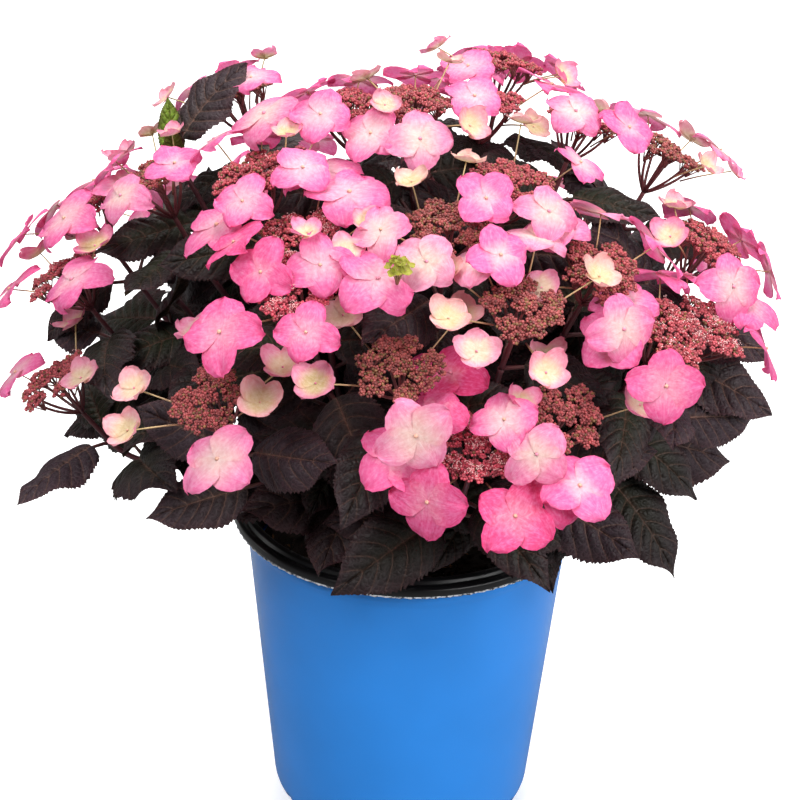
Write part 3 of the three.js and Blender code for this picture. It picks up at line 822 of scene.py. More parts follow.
def head_rings(place, axis, e1):
    """The coarse form of a flower head: its rays as a cone, and a cushion of six lobes for its buds."""
    lobed = np.array([1, HEAD["notch"]] * 3)[:, None]
    brim, top = place - axis, place + axis * HEAD["depth"] * 0.3
    return [
        ring(place - axis * HEAD["rays"], axis, e1, SHOOT["tip"], 3),
        ring(place - axis * HEAD["depth"] * 0.4, axis, e1, 9, 3),
        brim + (ring(brim, axis, e1, HEAD["radius"], 6) - brim) * lobed,
        top + (ring(top, axis, e1, HEAD["radius"] * 0.66, 6) - top) * lobed,
        (place + axis * HEAD["depth"] * 0.55)[None],
    ]


for name, line in CANE_LINES.items():
    radii = np.linspace(CANE["foot"], CANE["tip"], 5)
    stand("cane_" + name, None, limb_rings(*curve(line, np.linspace(0, 1, 5)), radii, 5))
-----
Copy down the material exactly as written.

[Complete answer]:
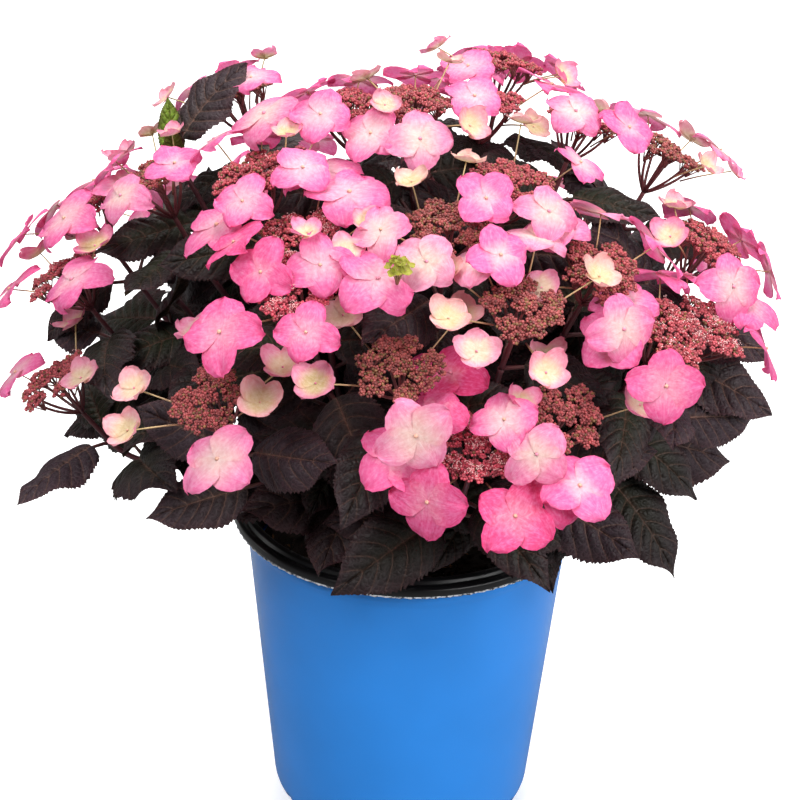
Write part 3 of the three.js and Blender code for this picture. It picks up at line 822 of scene.py. More parts follow.
def head_rings(place, axis, e1):
    """The coarse form of a flower head: its rays as a cone, and a cushion of six lobes for its buds."""
    lobed = np.array([1, HEAD["notch"]] * 3)[:, None]
    brim, top = place - axis, place + axis * HEAD["depth"] * 0.3
    return [
        ring(place - axis * HEAD["rays"], axis, e1, SHOOT["tip"], 3),
        ring(place - axis * HEAD["depth"] * 0.4, axis, e1, 9, 3),
        brim + (ring(brim, axis, e1, HEAD["radius"], 6) - brim) * lobed,
        top + (ring(top, axis, e1, HEAD["radius"] * 0.66, 6) - top) * lobed,
        (place + axis * HEAD["depth"] * 0.55)[None],
    ]


for name, line in CANE_LINES.items():
    radii = np.linspace(CANE["foot"], CANE["tip"], 5)
    stand("cane_" + name, None, limb_rings(*curve(line, np.linspace(0, 1, 5)), radii, 5))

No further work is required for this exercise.